Derek-Jenny-Kaitlynd-Ethan-Dylan said...

I cannot wait to plant a garden. I hope we have time this year. I hope, I hope.

David and Deidra Law said...

David talks about gardening every time we walk through the produce at the grocery store. We can't wait till we live in a house and can plant a garden!

Marie said...

My father-in-law is a really hard working man. He is the town doctor, and is often at the clinic doing paperwork until very late at night, and his next day starts at 5am. He serves others, spends time with his family, and helps around the house. And from April - October he grows his garden. His HUGE garden. Actually, his FOUR Huge gardens. He grows everything: grapes for juice, corn, potatoes, pumpkins, carrots, onions, beans, peas, strawberries for an army....everything!

Just this last Saturday we were out there visiting, and he was happily telling us that the town was going to get another doctor in the spring, and he might be able to cut his hours a bit in a couple of months. I laughed, and said, "But you'll still be working those hours, just out in your garden!"

He answered with a smile and said, "Oh, no. Working in the garden isn't really work. It's what lets me have the strength for the rest of it."

Deidra said...

Amen. Amen. Amen. After not having a garden last year (since we knew we'd have to abandon it right when it was harvest time), I can't wait to dig my fingers in some Indiana clay.

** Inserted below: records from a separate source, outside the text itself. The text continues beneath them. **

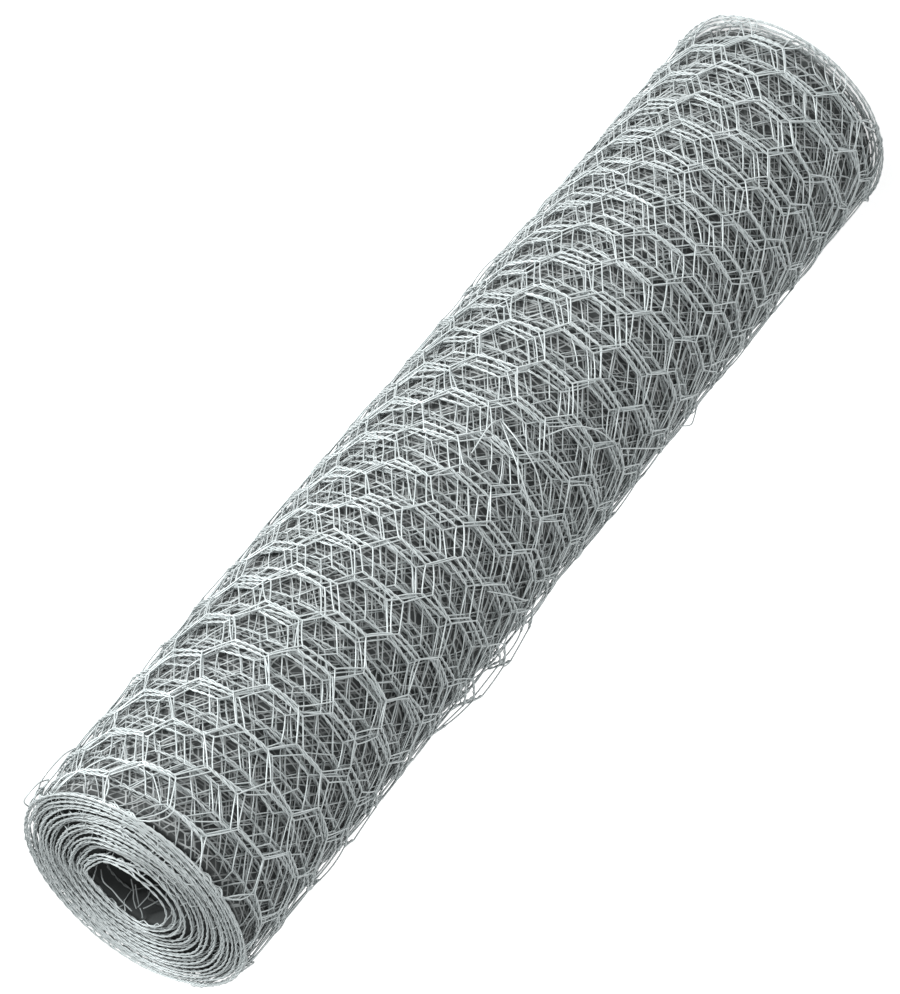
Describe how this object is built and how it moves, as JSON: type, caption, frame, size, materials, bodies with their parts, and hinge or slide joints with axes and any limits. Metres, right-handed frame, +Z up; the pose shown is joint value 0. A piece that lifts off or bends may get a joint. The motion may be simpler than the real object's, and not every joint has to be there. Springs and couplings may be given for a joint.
{
  "type": "roll of chicken wire",
  "caption": "Roll of galvanized hexagonal wire netting, wound round an open bore and standing on its end.",
  "frame": {"origin": "under the middle of the roll's outline, on the floor that it stands on", "axes": "+Z up along the roll, which is across the netting; the free end of the netting runs up it between the -X and +Y sides"},
  "size_m": [0.1319, 0.131, 0.6],
  "materials": {
    "galvanized_wire": "hot dip galvanized wire, satin and slightly mottled"
  },
  "bodies": {
    "root": {"netting_roll": "galvanized_wire"}
  },
  "joints": []
}
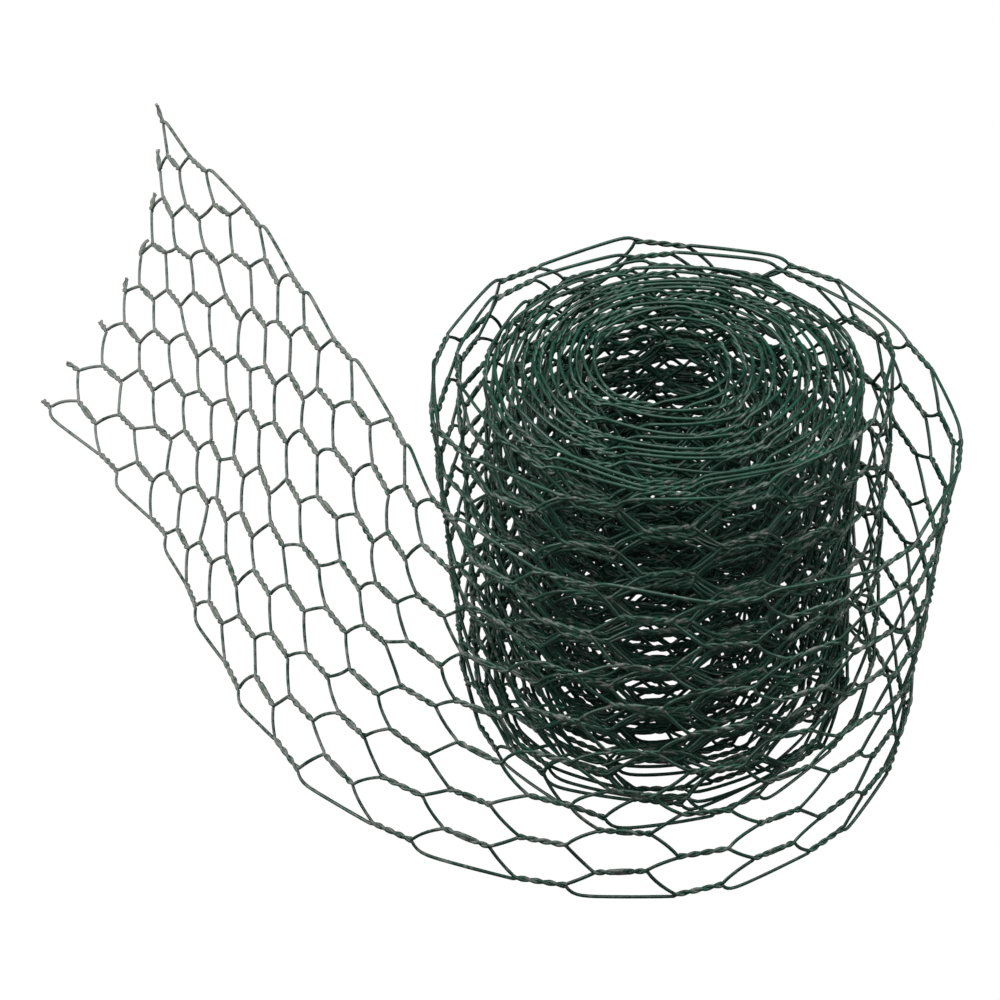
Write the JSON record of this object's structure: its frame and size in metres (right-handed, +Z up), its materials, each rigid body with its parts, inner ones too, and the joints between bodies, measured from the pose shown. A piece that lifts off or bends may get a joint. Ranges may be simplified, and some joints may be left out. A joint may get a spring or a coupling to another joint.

Chris and I have been so blessed from having a garden almost every year. (And I've been blessed from my parents having one, too.) So many of the lessons you've talked about. Thank goodness for praying over meager gardens and the Lord blessing us for our small efforts to be obedient to his prophets' counsel. I loved the article in the Ensign recently on gardening. Okay, I just love gardening! :)

Kathy said...

Thanks for this inspirational post to be read on a dreary, rainy, cloudy day! Your story of Cali and Abe, left me breathless, (literally). Your stories of "stories" was inspirational, every family should be so lucky, (Abe is one smart dude)! I think it is wonderful that you got such a great bean crop and how symbolic of how the Lord lives and loves to bless us. I love the proverbs you have learned from gardening. Actually, I love this post. Seriously this post would make the most awesome inspirational "Garden Book". Print it. Publish it, It is spot on!

Whidget said...

I love those little pear shaped tomatoes! You've inspired me--next summer I'm doing a garden! (I might try for this summer, but with a new baby and a move it might kill me!)

Deanna/Mimi said...

My mouth is watering...I can taste and smell your bounty. It truly is a miracle that the seed has all the makings of the pea, the bean, the squash, the tomato, etc. That the rose comes back every year, the blossoms on the fruit tree. If I were to be given an apple...that is one apple, but if I were to open it up the apple is full of seeds...each one representing an apple tree. That is the potential in all of us to make things better and you certainly do that Jane. You are an outstanding woman and your messages are keenly felt. Hugs.

Barb said...

I copied the gardening proverbs for myself. They are gems.

michelle said...

I just love this.

And it is so very depressing to me that we haven't had a garden since we got our stupid dog, who tears up everything in sight. Except our grapevine. At least we have one thing left! But I do miss our garden. Someday...

Jill said...

Oh Jane how do you do it? This post has so many profundities and stories it could have made a whole bunch of posts! We have never had a garden, and I don't really feel like I've got gardening skills but I so want to have this wisdom and experience and want our kids to learn these lessons, I guess I'd better figure it out.